Exercise details
Reproduce the following records exactly from the line containing "Describe how this" onward, ending with the last line and including it.

Parts and joints as JSON
§

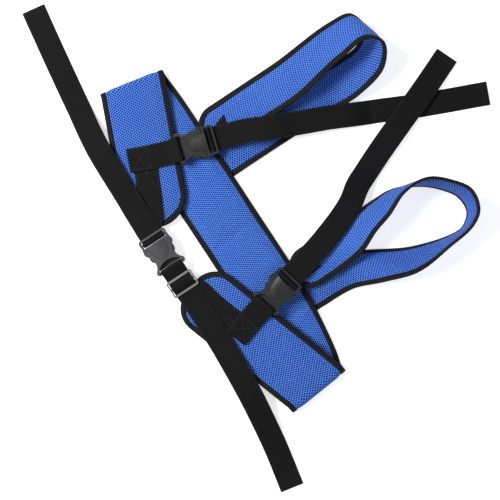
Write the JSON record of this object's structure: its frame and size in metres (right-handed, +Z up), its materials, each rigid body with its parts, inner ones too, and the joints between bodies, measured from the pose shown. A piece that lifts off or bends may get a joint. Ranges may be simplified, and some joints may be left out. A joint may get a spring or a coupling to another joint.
{
  "type": "gait belt with leg loops",
  "caption": "Padded waist belt with two sewn leg loops, side-release buckles at the waist and legs, and adjustable webbing with long free ends.",
  "frame": {"origin": "middle of the whole outline as laid out, on the table", "axes": "X along the back panel towards the wearer's right, Y towards the leg loops, Z up off the table"},
  "size_m": [0.8618, 0.6252, 0.0755],
  "materials": {
    "blue_air_mesh": "knitted spacer mesh",
    "binding_tape": "woven binding",
    "webbing": "ribbed weave",
    "foam": "open-cell foam",
    "acetal": "satin moulded"
  },
  "bodies": {
    "belt": {"belt_binding": "binding_tape", "belt_foam": "foam", "belt_lining_mesh": "blue_air_mesh", "belt_outer_mesh": "blue_air_mesh", "left_leg_anchor_strap": "webbing", "left_leg_binding": "binding_tape", "left_leg_female_buckle": "acetal", "left_leg_foam": "foam", "left_leg_lining_mesh": "blue_air_mesh", "left_leg_outer_mesh": "blue_air_mesh", "left_leg_strap": "webbing", "right_leg_anchor_strap": "webbing", "right_leg_binding": "binding_tape", "right_leg_female_buckle": "acetal", "right_leg_foam": "foam", "right_leg_lining_mesh": "blue_air_mesh", "right_leg_outer_mesh": "blue_air_mesh", "right_leg_strap": "webbing", "waist_female_buckle": "acetal", "waist_strap_left": "webbing", "waist_strap_right": "webbing"},
    "slider": {"waist_slider": "acetal"},
    "waist_male": {"waist_male_buckle": "acetal", "waist_tail_left": "webbing"},
    "waist_near_arm": {"waist_near_arm": "acetal"},
    "waist_far_arm": {"waist_far_arm": "acetal"},
    "left_leg_male": {"left_leg_male_buckle": "acetal", "left_leg_tail": "webbing"},
    "left_leg_near_arm": {"left_leg_near_arm": "acetal"},
    "left_leg_far_arm": {"left_leg_far_arm": "acetal"},
    "right_leg_male": {"right_leg_male_buckle": "acetal", "right_leg_tail": "webbing"},
    "right_leg_near_arm": {"right_leg_near_arm": "acetal"},
    "right_leg_far_arm": {"right_leg_far_arm": "acetal"}
  },
  "joints": [
    {"name": "waist_release", "type": "slide", "parent": "belt", "child": "waist_male", "axis": [-1, 0, 0], "range_m": [0, 0.03], "deforming": ["waist_near_arm", "waist_far_arm", "waist_strap_left"]},
    {"name": "waist_near_squeeze", "type": "hinge", "parent": "waist_male", "child": "waist_near_arm", "pos_m": [-0.01073, -0.27565, 0.02355], "axis": [0, 0, 1], "range_deg": [0, 9.5], "stiffness_Nm_per_rad": 0.3},
    {"name": "waist_far_squeeze", "type": "hinge", "parent": "waist_male", "child": "waist_far_arm", "pos_m": [-0.01073, -0.24625, 0.02355], "axis": [0, 0, -1], "range_deg": [0, 9.5], "stiffness_Nm_per_rad": 0.3},
    {"name": "left_leg_release", "type": "slide", "parent": "belt", "child": "left_leg_male", "axis": [0.2924, 0.9563, 0], "range_m": [0, 0.03], "deforming": ["left_leg_near_arm", "left_leg_far_arm", "left_leg_strap"]},
    {"name": "left_leg_near_squeeze", "type": "hinge", "parent": "left_leg_male", "child": "left_leg_near_arm", "pos_m": [-0.11602, -0.1061, 0.02405], "axis": [0, 0, 1], "range_deg": [0, 9.5], "stiffness_Nm_per_rad": 0.3},
    {"name": "left_leg_far_squeeze", "type": "hinge", "parent": "left_leg_male", "child": "left_leg_far_arm", "pos_m": [-0.0879, -0.1147, 0.02405], "axis": [0, 0, -1], "range_deg": [0, 9.5], "stiffness_Nm_per_rad": 0.3},
    {"name": "right_leg_release", "type": "slide", "parent": "belt", "child": "right_leg_male", "axis": [-0.225, 0.9744, 0], "range_m": [0, 0.03], "deforming": ["right_leg_near_arm", "right_leg_far_arm", "right_leg_strap"]},
    {"name": "right_leg_near_squeeze", "type": "hinge", "parent": "right_leg_male", "child": "right_leg_near_arm", "pos_m": [0.13612, -0.13302, 0.02823], "axis": [0, 0, 1], "range_deg": [0, 9.5], "stiffness_Nm_per_rad": 0.3},
    {"name": "right_leg_far_squeeze", "type": "hinge", "parent": "right_leg_male", "child": "right_leg_far_arm", "pos_m": [0.16476, -0.1264, 0.02823], "axis": [0, 0, -1], "range_deg": [0, 9.5], "stiffness_Nm_per_rad": 0.3},
    {"name": "slider_slide", "type": "slide", "parent": "belt", "child": "slider", "axis": [1, 0, 0], "range_m": [-0.006, 0.004], "deforming": ["waist_strap_right"]}
  ]
}
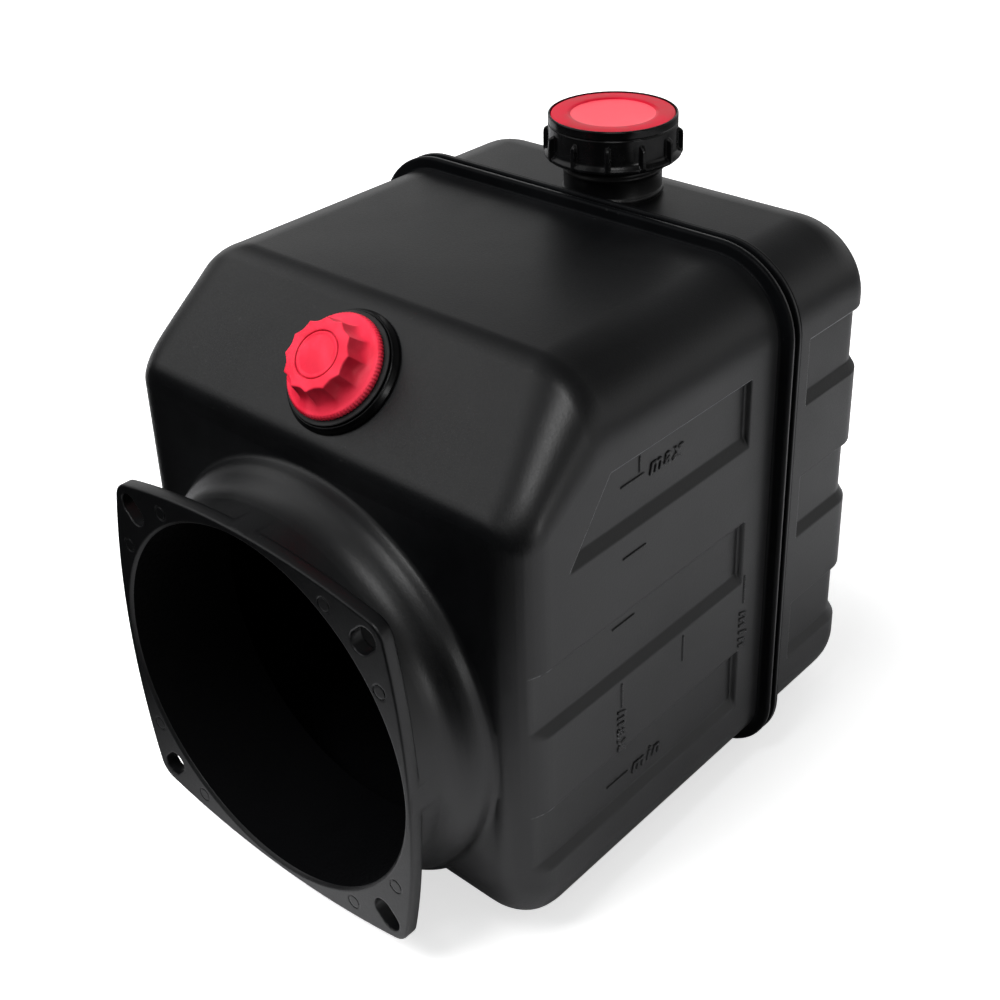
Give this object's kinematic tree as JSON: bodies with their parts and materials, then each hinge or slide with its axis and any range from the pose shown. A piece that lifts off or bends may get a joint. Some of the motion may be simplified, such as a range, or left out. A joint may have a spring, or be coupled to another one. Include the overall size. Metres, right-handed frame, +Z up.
{
  "type": "hydraulic power unit oil tank",
  "caption": "Plastic oil tank of a small hydraulic power unit: two welded shells, open pump neck with slotted flange, screw filler cap over a strainer, and a screw-in breather plug.",
  "frame": {"origin": "middle of the box round the whole tank, at its lowest point, the underside of the seam rim", "axes": "+Z up; +Y from the pump neck to the rear wall; +X to the right of someone facing the pump neck"},
  "size_m": [0.21, 0.2492, 0.2555],
  "materials": {
    "black_moulded_plastic": "fine moulded grain",
    "glossy_black_plastic": "smooth gloss",
    "red_plastic": "satin gloss",
    "black_rubber": "matt",
    "filter_foam": "open-cell foam",
    "steel_gauze": "woven wire"
  },
  "bodies": {
    "tank": {"front_shell": "black_moulded_plastic", "pump_neck": "black_moulded_plastic", "pump_flange": "black_moulded_plastic", "rear_shell": "black_moulded_plastic", "seam_weld_bead": "black_moulded_plastic", "filler_neck": "black_moulded_plastic", "filler_strainer": "black_moulded_plastic", "strainer_gauze": "steel_gauze", "breather_boss": "glossy_black_plastic"},
    "filler_cap_carrier": {"filler_cap_gasket": "black_rubber", "filler_cap_seal_plate": "black_moulded_plastic", "filler_cap_vent_foam": "filter_foam", "filler_cap_insert": "red_plastic"},
    "filler_cap_ring_body": {"filler_cap_ring": "glossy_black_plastic"},
    "breather_carrier": {"breather_gasket": "black_rubber"},
    "breather_plug": {"breather_head": "red_plastic", "breather_head_disc": "red_plastic", "breather_stem": "black_moulded_plastic", "breather_filter": "filter_foam", "breather_splash_guard": "black_moulded_plastic"}
  },
  "joints": [
    {"name": "filler_cap_rise", "type": "slide", "parent": "tank", "child": "filler_cap_carrier", "axis": [0, 0, 1], "range_m": [0, 0.0081]},
    {"name": "filler_cap_turn", "type": "hinge", "parent": "filler_cap_carrier", "child": "filler_cap_ring_body", "pos_m": [0, 0.0829, 0.2235], "axis": [0, 0, 1], "range_deg": [0, 720]},
    {"name": "breather_rise", "type": "slide", "parent": "tank", "child": "breather_carrier", "axis": [0, -0.7071, 0.7071], "range_m": [0, 0.01205]},
    {"name": "breather_turn", "type": "hinge", "parent": "breather_carrier", "child": "breather_plug", "pos_m": [0.0022, -0.07135, 0.20325], "axis": [0, -0.7071, 0.7071], "range_deg": [0, 2160]}
  ],
  "couplings": [
    {"joint": "filler_cap_rise", "follows": "filler_cap_turn", "m_per_rad": 0.00063662},
    {"joint": "breather_rise", "follows": "breather_turn", "m_per_rad": 0.00031831}
  ]
}
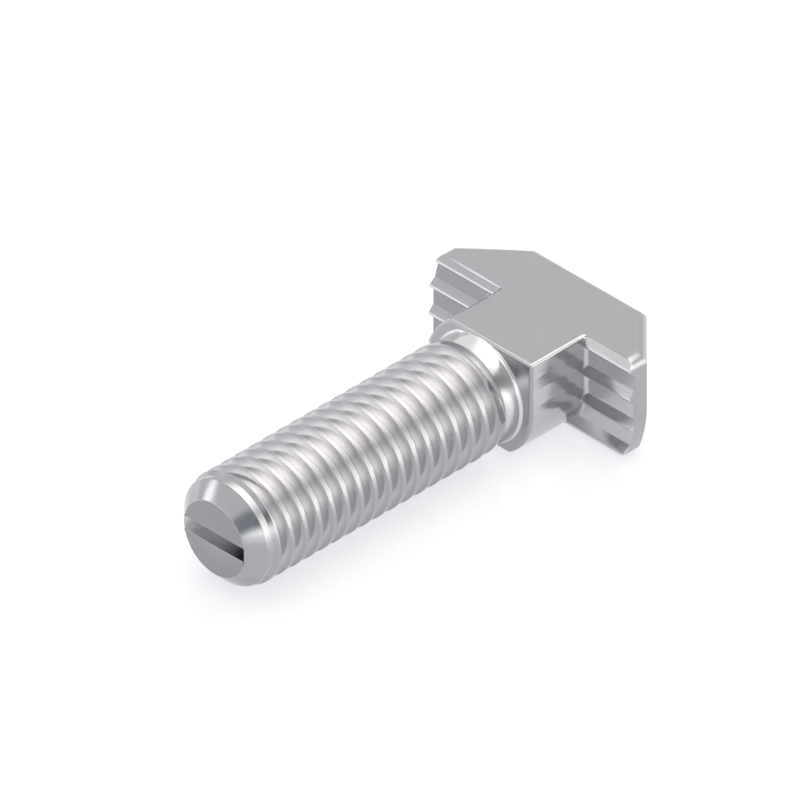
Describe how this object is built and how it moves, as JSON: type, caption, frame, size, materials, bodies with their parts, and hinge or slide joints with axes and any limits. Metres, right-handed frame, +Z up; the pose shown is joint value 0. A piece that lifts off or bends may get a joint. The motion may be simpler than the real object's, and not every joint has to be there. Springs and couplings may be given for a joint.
{
  "type": "t slot bolt",
  "caption": "Hammer-head bolt that drops into a T slot, turns to lock and grips the lips with its toothed underside, with a threaded shank and a driver slot in its tip.",
  "frame": {"origin": "where the bolt's axis crosses the plane through the crests of the teeth under the head", "axes": "the bolt lies on its side: +Y along its axis from the slotted tip to the head, +X along the head's two wings, +Z up through the head's narrow thickness"},
  "size_m": [0.0182, 0.0335, 0.008],
  "materials": {
    "zinc_plated_steel": "bright zinc plating on cold-forged steel, lightly drawn along the flats and polished on the thread"
  },
  "bodies": {
    "root": {"t_slot_bolt": "zinc_plated_steel"}
  },
  "joints": []
}
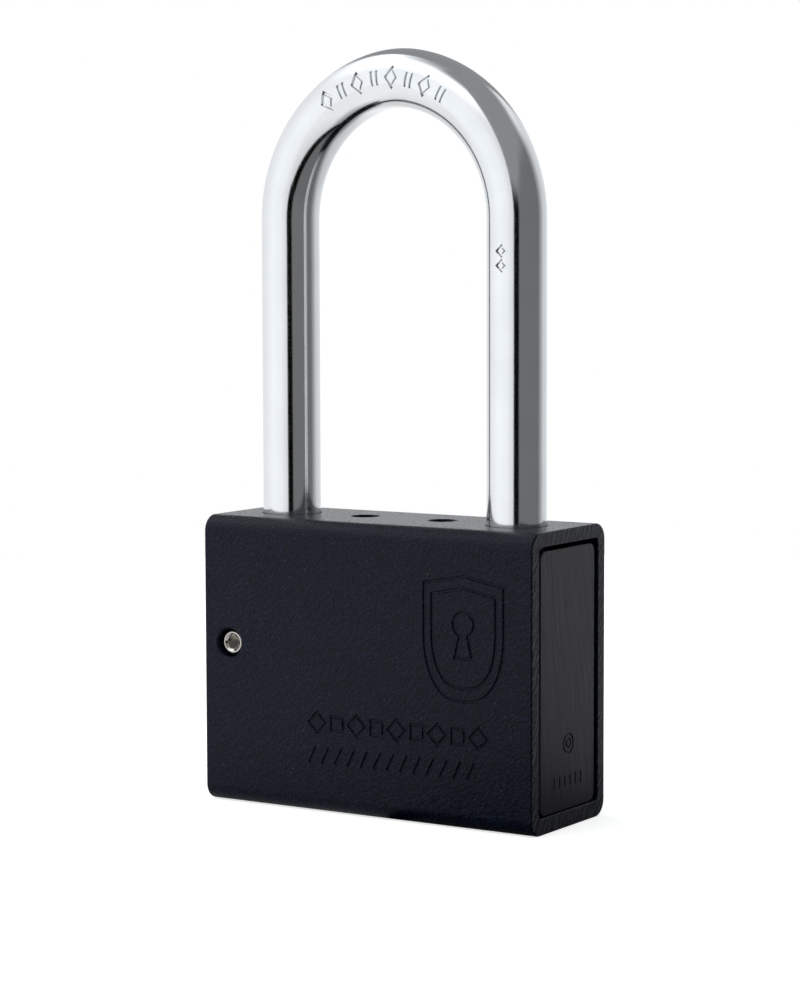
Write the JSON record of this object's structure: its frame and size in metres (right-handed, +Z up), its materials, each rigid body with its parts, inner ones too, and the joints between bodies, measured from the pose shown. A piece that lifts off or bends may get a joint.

§

Final answer
Describe how this object is built and how it moves, as JSON: type, caption, frame, size, materials, bodies with their parts, and hinge or slide joints with axes and any limits. Metres, right-handed frame, +Z up; the pose shown is joint value 0. A piece that lifts off or bends may get a joint. The motion may be simpler than the real object's, and not every joint has to be there. Springs and couplings may be given for a joint.
{
  "type": "t slot bolt",
  "caption": "Hammer-head bolt that drops into a T slot, turns to lock and grips the lips with its toothed underside, with a threaded shank and a driver slot in its tip.",
  "frame": {"origin": "where the bolt's axis crosses the plane through the crests of the teeth under the head", "axes": "the bolt lies on its side: +Y along its axis from the slotted tip to the head, +X along the head's two wings, +Z up through the head's narrow thickness"},
  "size_m": [0.0182, 0.0335, 0.008],
  "materials": {
    "zinc_plated_steel": "bright zinc plating on cold-forged steel, lightly drawn along the flats and polished on the thread"
  },
  "bodies": {
    "root": {"t_slot_bolt": "zinc_plated_steel"}
  },
  "joints": []
}
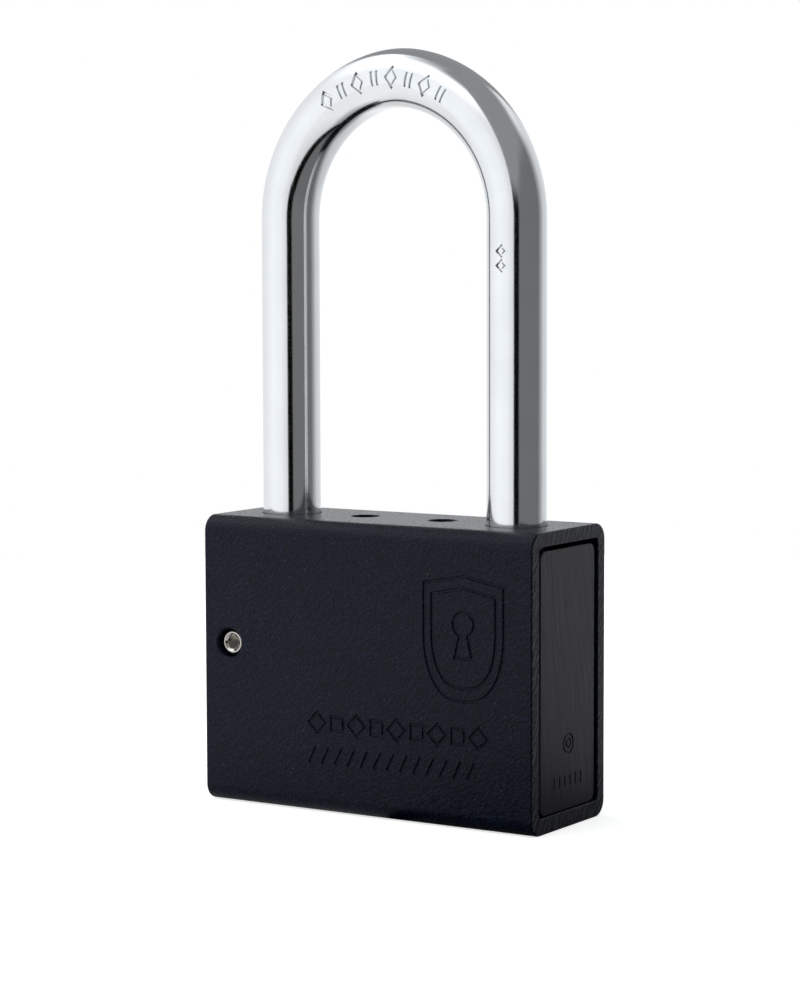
Write the JSON record of this object's structure: its frame and size in metres (right-handed, +Z up), its materials, each rigid body with its parts, inner ones too, and the joints between bodies, measured from the pose shown. A piece that lifts off or bends may get a joint.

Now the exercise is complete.